All the accused are now behind the bars in other cases, he added.
Those who were produced before the tribunal were former Law Minister Anisul Huq, Civil Aviation and Tourism Minister Lieutenant Col (retired) Faruk Khan, Workers Party President Rashed Khan Menon, Jatiya Samajtantrik Dal President Hasanul Haq Inu, former State Minister for Posts, Telecommunications and Information Technology Zunaid Ahmed Palak, former Prime Minister’s Power, Energy and Mineral Resources Adviser Tawfiq-e-Elahi Chowdhury.

Ex-minister Dr Dipu Moni, Hasina’s Adviser and businessman Salman F Rahman, former minister Kamal Ahmed Majumder, former minister Golam Dastagir Gazi, former Justice Shamsuddin Chowdhury Manik, former Home Secretary Jahangir Alam and former minister Dipu Moni were among them.

Prosecutor Mohammad Tajul Islam on Monday said “We have produced 13 defendants on Monday, including 11 former ministers, a bureaucrat, and a judge,” Islam, the chief prosecutor of Bangladesh’s International Crimes Tribunal, told reporters. “They are complicit in enabling massacres by participating in planning, inciting violence, ordering law enforcement officers to shoot on sight, and obstructing efforts to prevent genocide.”
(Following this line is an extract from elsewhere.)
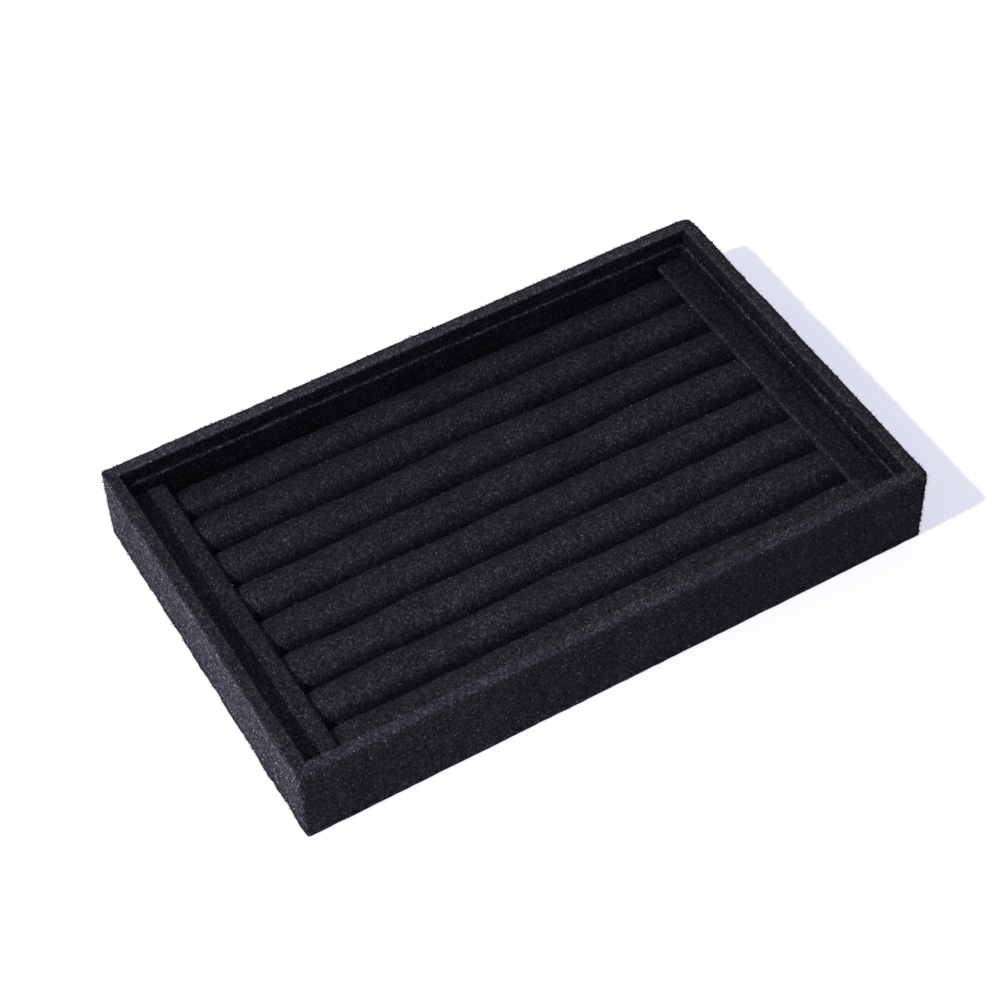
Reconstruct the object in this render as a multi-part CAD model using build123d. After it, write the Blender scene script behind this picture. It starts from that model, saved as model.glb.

Hasina, who fled to New Delhi by helicopter on August 5, was also due in court in Dhaka on Monday to face charges of “massacres, killings, and crimes against humanity”, but she remained a fugitive in exile, with prosecutors repeating extradition demands for her, Al Jazeera reports.
Golam Mortuza Majumdar, the head judge of the three-member International Crimes Tribunal, set December 17 for investigators to finish their work. The deadline came after prosecutors sought more time for the investigation.

Hasina’s nearly 16-year tenure saw widespread human rights abuses, including the mass detention and extrajudicial killings of her political opponents.
“The crimes that led to mass murders and genocide have occurred over the past 16 years across the country,” said Islam.

The tribunal’s chief prosecutor has already sought help from Interpol through the country’s police chief to arrest Hasina. India is a member of Interpol, but this does not mean New Delhi must hand Hasina over as each country applies their own laws on whether an arrest should be made.
On Sunday, interim leader and Nobel laureate Muhammad Yunus said his administration will seek her extradition from India – a request that could strain relations with a key regional ally, which maintained close ties with the removed leader throughout her time in power.

Yunus said as many as 3,500 people may have been abducted during Hasina’s “autocratic” rule.
Protests broke out across Bangladesh this summer after college students demanded the abolition of a controversial quota system in government jobs that they said favoured supporters of the governing party. Though Bangladesh’s top court scrapped the quota, the protests soon morphed into a wider call for Hasina’s removal from power.

The government’s response was one of the bloodiest chapters in Bangladesh’s history as security forces beat and fired tear gas and live ammunition on peaceful demonstrators, killing more than 1,000 people in three weeks and arresting thousands.